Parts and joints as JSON
▼

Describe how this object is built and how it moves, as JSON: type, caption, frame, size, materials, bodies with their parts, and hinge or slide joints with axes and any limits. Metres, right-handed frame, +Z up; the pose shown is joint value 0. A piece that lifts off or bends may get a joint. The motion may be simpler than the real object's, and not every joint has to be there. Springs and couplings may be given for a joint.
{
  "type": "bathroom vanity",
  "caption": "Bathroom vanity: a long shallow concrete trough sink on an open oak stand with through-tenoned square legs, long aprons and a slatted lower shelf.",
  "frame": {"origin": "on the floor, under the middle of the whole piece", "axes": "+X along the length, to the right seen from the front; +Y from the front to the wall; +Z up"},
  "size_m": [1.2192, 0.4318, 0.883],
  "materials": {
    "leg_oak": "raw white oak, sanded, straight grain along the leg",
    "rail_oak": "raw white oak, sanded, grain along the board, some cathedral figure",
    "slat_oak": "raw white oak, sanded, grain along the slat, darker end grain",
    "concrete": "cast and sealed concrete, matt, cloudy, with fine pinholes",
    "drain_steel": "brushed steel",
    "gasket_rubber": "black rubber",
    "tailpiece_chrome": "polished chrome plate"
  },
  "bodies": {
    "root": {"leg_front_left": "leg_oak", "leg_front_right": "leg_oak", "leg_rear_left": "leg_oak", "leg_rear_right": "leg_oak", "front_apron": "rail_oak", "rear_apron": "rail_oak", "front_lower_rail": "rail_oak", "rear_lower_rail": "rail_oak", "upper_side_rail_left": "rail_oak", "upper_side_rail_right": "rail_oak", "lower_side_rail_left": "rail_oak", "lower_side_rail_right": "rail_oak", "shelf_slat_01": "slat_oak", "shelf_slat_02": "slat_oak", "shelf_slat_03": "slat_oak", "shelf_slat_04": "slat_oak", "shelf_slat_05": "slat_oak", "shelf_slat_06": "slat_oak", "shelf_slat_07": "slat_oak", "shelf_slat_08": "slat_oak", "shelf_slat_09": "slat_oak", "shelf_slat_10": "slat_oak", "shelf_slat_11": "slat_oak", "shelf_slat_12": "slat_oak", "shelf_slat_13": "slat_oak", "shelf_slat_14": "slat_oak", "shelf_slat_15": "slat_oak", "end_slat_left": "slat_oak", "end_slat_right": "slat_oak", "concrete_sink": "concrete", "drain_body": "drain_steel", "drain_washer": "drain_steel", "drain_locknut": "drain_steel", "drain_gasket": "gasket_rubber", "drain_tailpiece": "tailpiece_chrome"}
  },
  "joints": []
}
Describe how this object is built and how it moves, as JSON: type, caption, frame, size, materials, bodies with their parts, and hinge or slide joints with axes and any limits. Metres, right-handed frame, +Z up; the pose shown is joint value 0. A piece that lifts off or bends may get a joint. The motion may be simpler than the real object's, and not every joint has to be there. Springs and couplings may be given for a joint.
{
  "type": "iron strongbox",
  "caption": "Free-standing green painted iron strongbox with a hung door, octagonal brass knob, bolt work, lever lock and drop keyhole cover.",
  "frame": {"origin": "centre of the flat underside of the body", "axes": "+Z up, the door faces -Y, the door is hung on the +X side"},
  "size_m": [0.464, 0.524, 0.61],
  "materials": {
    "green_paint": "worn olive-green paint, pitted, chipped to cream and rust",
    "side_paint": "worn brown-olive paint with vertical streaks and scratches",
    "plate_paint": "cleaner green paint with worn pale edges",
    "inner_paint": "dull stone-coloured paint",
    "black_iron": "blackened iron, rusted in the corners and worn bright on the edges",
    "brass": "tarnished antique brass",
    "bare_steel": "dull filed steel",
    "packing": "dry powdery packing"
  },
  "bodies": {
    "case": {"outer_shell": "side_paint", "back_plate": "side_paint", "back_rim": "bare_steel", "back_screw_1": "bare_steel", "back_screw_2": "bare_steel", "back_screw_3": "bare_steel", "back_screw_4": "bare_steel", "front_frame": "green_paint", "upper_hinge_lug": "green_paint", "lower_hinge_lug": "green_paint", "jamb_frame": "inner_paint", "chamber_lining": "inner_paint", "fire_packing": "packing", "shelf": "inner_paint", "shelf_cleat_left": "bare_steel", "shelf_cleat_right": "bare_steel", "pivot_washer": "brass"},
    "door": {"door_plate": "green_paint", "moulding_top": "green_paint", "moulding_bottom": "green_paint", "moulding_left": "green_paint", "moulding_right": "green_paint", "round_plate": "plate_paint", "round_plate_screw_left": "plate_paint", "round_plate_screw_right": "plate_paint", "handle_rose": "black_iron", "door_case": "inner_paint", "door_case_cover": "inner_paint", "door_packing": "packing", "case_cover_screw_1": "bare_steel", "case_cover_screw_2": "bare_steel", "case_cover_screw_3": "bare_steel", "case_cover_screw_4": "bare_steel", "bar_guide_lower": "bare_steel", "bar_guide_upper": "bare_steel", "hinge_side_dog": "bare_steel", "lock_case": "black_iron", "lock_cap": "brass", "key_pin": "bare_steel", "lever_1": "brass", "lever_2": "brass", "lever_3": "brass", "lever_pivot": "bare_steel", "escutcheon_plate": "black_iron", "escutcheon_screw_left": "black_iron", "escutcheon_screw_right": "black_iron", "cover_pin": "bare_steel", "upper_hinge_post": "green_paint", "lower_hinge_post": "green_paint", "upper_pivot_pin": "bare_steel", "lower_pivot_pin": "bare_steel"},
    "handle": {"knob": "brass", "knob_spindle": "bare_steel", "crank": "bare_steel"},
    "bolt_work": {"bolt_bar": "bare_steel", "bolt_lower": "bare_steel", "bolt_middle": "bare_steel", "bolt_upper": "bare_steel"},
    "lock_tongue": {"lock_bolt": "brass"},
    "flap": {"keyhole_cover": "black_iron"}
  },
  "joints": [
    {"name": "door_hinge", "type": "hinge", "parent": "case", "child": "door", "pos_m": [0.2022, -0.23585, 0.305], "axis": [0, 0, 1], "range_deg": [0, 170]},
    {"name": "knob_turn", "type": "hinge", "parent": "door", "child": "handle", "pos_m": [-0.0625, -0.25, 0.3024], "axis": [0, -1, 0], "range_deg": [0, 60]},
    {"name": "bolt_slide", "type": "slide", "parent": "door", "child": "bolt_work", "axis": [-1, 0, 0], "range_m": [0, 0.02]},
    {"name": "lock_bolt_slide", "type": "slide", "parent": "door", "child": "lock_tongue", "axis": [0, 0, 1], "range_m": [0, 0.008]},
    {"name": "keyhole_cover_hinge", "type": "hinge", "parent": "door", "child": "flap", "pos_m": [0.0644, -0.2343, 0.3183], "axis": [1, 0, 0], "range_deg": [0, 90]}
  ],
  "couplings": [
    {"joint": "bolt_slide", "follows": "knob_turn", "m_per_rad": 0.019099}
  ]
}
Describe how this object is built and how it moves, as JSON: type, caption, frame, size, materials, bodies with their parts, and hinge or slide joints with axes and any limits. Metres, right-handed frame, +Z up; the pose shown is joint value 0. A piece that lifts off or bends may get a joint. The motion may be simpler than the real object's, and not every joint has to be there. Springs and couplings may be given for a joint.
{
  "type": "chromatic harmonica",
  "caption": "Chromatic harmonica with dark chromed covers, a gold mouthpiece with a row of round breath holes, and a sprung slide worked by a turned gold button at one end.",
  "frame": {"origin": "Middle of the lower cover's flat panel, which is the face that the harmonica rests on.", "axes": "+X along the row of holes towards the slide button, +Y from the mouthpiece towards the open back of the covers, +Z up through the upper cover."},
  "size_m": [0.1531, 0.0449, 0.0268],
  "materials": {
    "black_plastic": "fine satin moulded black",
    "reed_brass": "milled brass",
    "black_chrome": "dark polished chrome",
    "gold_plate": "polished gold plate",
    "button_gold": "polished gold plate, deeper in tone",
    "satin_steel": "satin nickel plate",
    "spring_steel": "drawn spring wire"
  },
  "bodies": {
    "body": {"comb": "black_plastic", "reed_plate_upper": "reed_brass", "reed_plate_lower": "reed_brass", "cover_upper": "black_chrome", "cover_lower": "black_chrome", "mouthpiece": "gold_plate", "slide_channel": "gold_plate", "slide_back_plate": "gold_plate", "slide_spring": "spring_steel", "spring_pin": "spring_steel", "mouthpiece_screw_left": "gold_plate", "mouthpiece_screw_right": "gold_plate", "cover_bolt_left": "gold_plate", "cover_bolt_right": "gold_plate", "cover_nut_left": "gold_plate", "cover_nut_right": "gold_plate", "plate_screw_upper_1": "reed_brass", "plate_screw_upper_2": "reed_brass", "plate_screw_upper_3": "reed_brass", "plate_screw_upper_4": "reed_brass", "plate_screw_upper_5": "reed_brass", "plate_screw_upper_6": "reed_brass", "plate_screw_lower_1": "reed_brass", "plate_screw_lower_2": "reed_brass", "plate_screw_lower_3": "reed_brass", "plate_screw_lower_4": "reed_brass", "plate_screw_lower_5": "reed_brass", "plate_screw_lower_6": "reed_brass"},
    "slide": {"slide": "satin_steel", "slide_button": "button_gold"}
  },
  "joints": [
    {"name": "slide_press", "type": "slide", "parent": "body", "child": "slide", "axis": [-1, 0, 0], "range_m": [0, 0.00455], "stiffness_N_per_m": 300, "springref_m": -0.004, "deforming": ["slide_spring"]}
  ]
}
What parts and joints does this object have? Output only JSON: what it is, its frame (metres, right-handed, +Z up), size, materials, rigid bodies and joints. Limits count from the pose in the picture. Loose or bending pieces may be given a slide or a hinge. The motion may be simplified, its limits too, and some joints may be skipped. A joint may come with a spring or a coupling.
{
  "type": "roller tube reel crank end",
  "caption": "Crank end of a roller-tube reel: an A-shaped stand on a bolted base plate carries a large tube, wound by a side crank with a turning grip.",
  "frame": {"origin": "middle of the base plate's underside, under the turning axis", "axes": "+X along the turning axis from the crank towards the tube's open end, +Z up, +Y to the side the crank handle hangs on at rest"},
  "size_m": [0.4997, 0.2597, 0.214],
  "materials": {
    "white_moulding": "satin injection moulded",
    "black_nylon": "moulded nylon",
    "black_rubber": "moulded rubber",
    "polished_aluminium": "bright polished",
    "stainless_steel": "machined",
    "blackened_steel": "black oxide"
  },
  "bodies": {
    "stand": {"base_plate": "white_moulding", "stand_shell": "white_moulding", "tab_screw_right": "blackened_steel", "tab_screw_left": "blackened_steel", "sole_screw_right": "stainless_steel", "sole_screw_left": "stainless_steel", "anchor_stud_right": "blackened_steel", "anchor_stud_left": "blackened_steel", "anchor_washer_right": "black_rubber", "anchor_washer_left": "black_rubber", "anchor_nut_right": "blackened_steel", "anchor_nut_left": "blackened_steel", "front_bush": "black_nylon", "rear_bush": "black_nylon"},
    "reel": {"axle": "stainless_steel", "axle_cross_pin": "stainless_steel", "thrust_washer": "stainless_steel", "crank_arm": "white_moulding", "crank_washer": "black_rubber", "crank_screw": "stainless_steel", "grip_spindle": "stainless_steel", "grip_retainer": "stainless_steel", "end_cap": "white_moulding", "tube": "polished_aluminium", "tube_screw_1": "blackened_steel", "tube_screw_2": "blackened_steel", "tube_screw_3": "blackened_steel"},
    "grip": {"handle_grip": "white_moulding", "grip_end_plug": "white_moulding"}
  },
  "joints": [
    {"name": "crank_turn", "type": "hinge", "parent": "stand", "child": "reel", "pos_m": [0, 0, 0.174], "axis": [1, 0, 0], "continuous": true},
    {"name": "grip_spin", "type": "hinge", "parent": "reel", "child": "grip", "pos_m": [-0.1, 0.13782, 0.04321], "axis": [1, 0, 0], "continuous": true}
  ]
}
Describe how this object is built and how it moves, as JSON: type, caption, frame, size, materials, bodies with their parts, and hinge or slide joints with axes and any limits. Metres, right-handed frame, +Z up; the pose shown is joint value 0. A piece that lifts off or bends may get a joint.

▲

To do: Give the count of lines holding the word "from" and nothing more.

Full solution: 4